Short problem: Return the records, each one exactly as written.

-- START OF Data excerpts --

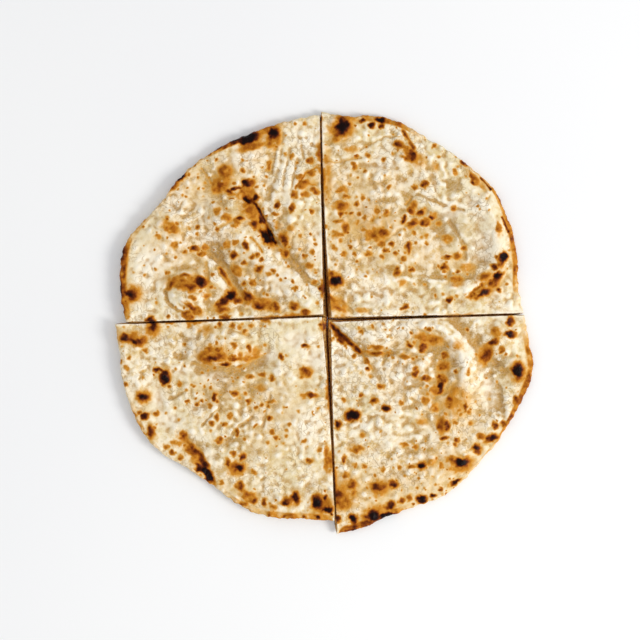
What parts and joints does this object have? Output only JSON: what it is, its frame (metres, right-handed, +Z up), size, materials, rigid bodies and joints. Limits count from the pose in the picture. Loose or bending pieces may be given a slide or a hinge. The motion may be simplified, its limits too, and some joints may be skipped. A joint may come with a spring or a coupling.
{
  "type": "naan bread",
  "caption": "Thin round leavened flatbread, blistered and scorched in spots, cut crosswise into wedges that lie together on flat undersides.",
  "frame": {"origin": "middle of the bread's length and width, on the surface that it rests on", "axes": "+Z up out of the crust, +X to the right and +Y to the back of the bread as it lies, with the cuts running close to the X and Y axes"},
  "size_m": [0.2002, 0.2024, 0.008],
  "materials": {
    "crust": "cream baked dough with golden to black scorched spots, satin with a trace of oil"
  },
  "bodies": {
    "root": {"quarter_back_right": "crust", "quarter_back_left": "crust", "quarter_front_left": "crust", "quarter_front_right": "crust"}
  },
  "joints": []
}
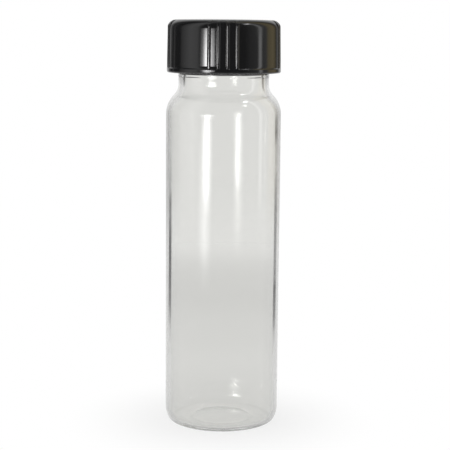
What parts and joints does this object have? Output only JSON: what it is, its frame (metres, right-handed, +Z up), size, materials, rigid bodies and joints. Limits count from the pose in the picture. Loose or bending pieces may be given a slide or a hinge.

-- END OF Data excerpts --

Solution to this problem:
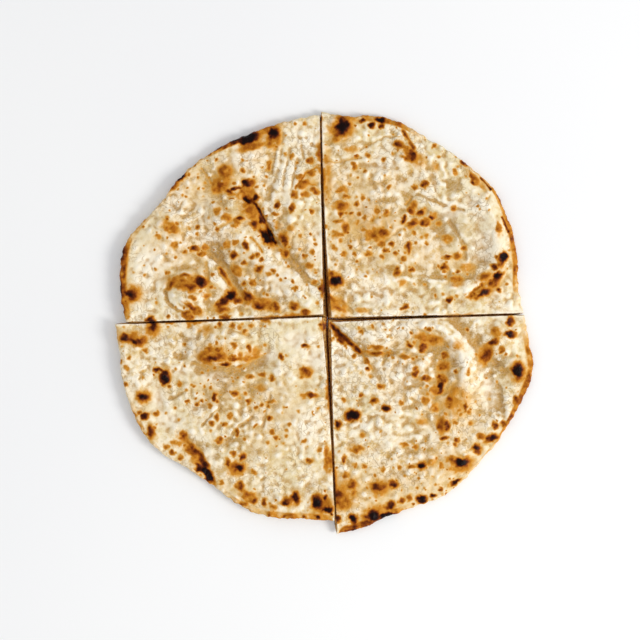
What parts and joints does this object have? Output only JSON: what it is, its frame (metres, right-handed, +Z up), size, materials, rigid bodies and joints. Limits count from the pose in the picture. Loose or bending pieces may be given a slide or a hinge. The motion may be simplified, its limits too, and some joints may be skipped. A joint may come with a spring or a coupling.
{
  "type": "naan bread",
  "caption": "Thin round leavened flatbread, blistered and scorched in spots, cut crosswise into wedges that lie together on flat undersides.",
  "frame": {"origin": "middle of the bread's length and width, on the surface that it rests on", "axes": "+Z up out of the crust, +X to the right and +Y to the back of the bread as it lies, with the cuts running close to the X and Y axes"},
  "size_m": [0.2002, 0.2024, 0.008],
  "materials": {
    "crust": "cream baked dough with golden to black scorched spots, satin with a trace of oil"
  },
  "bodies": {
    "root": {"quarter_back_right": "crust", "quarter_back_left": "crust", "quarter_front_left": "crust", "quarter_front_right": "crust"}
  },
  "joints": []
}
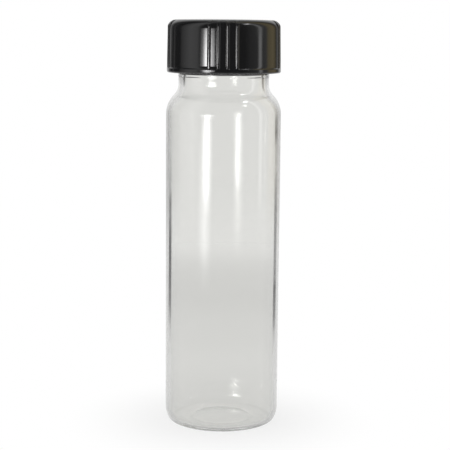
What parts and joints does this object have? Output only JSON: what it is, its frame (metres, right-handed, +Z up), size, materials, rigid bodies and joints. Limits count from the pose in the picture. Loose or bending pieces may be given a slide or a hinge.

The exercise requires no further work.